Z tego, co wiem to świeży czosnek z minerałów zawiera: wapń, fosfor, żelazo, magnez. A co do siarki, to jest brak danych. Mimo wszystko uważam, że zioła do sałatek nie zmieniają smaku sosu w znaczący sposób. Jeśli chcesz je dodawać, to proszę bardzo, przecież do niczego nie zmuszam. :)))
Wspaniały sosik. Tylko zgadzam się z tym, by dodać wiecej czosnku :)
Dobry pomysł z tym czosnkiem, rzeczywiście nie ma tak intensywnego smaku jak świeży, którego unikam oraz ładnie pachnie ziołami. A sos też jest dobry, tylko zamiast majonezu użyłam jogurtu natrualnego.
Pozdrawiam!
Kasiu zakochałam się w Twoim sosie. Jest wspaniały, co niestety doprowadza do tego, że błyskawicznie znika. Używam go do "wszystkiego", nawet na kanapki. Używam przyprawy ziołowej Knorra, której niestety nie można dostać w Polsce, a jest świetną mieszanką ziół. Po raz pierwszy po upieczeniu czosnek przełożyłam do pojemnika plastikowego i zostawiłam w lodówce na ponad tydzień i kompletnie nic mu się nie stało, myślę, że można go przechowywać bardzo długo, bo jest nie tylko upieczony, ale zawiera oliwę, która konserwuje. Teraz piekę czosnek przy każdym włączeniu piekarnika. Czosnku daję dużo, bo tak lubimy. Rozpisałamn się bardzo, ale naprawdę dla tego sosu warto!!:) Kasiu wielkie DZIĘKI!
Sosik rewelacyjny!!!! Na stale zagosci jako dodatek do wszystkich moich potraw!! Pozdrawiam
No niby wszystko fajnie, ale boję się próbować, bo majonez plus smietana to trochę za tłusto jak dla mnie. Ale zobaczymy, może da się zjeść :)
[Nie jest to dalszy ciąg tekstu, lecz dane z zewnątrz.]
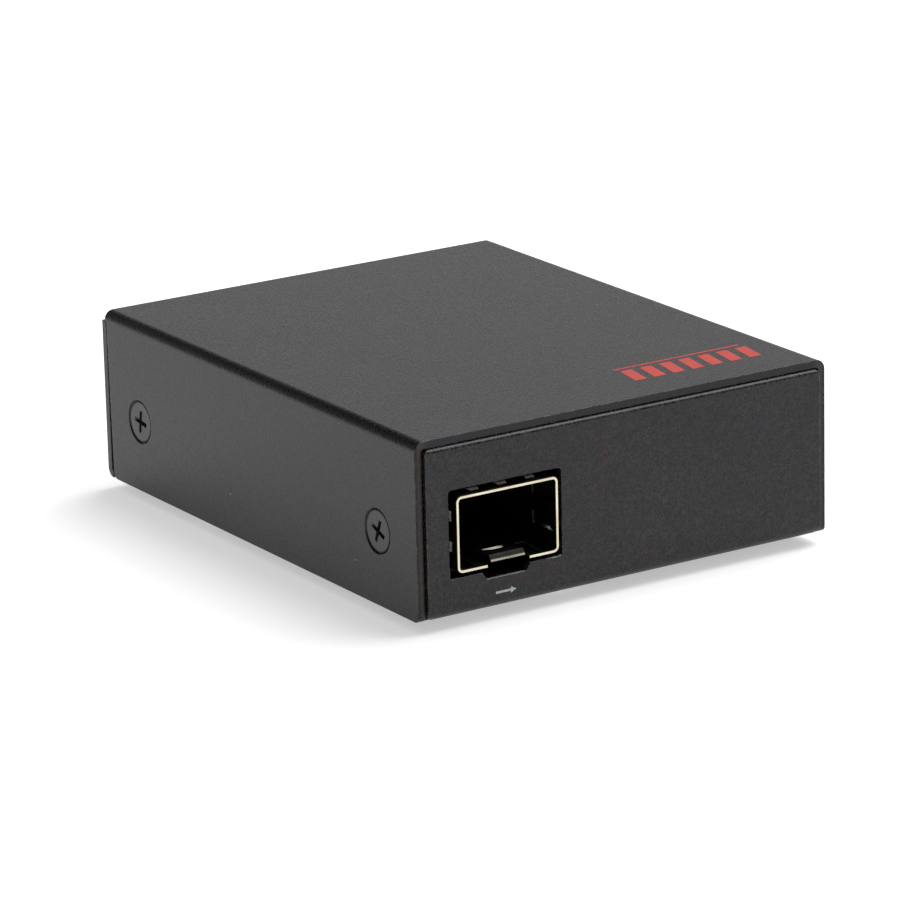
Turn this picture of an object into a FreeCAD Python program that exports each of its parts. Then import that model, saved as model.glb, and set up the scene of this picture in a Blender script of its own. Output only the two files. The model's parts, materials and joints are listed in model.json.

Dzięki uprzejmości Kasiuli, która zmieściła ten przepis, odkryłam najpyszniejszy sos/dip na świecie! Serwuję go zawsze z pieczonymi pierogami drożdżowymi, co tworzy idealne połączenie. Dzięki temu przepisowi rodzina wysławiała moje umiejętności kulinarne parę dni :P Muszę też wyznać, że Twój sos jest wspominany przez moich domowników z rozrzewnieniem i tęsknotą, gdy zbyt długo jest nieobecny na naszym stole! Dziękuję jeszcze raz :D
Zrobiłam dziś Twój sos - bardzo dobry. Pominęłam jedynie tymianek i zioła do sałatki :) Rzeczywiście inaczej smakuje niż ze świeżego czosnku, chyba ciekawiej :)
Nikat (2009-04-08 07:28)
a jakiej przyprawy do sałatek dodajesz? o jakim smaku?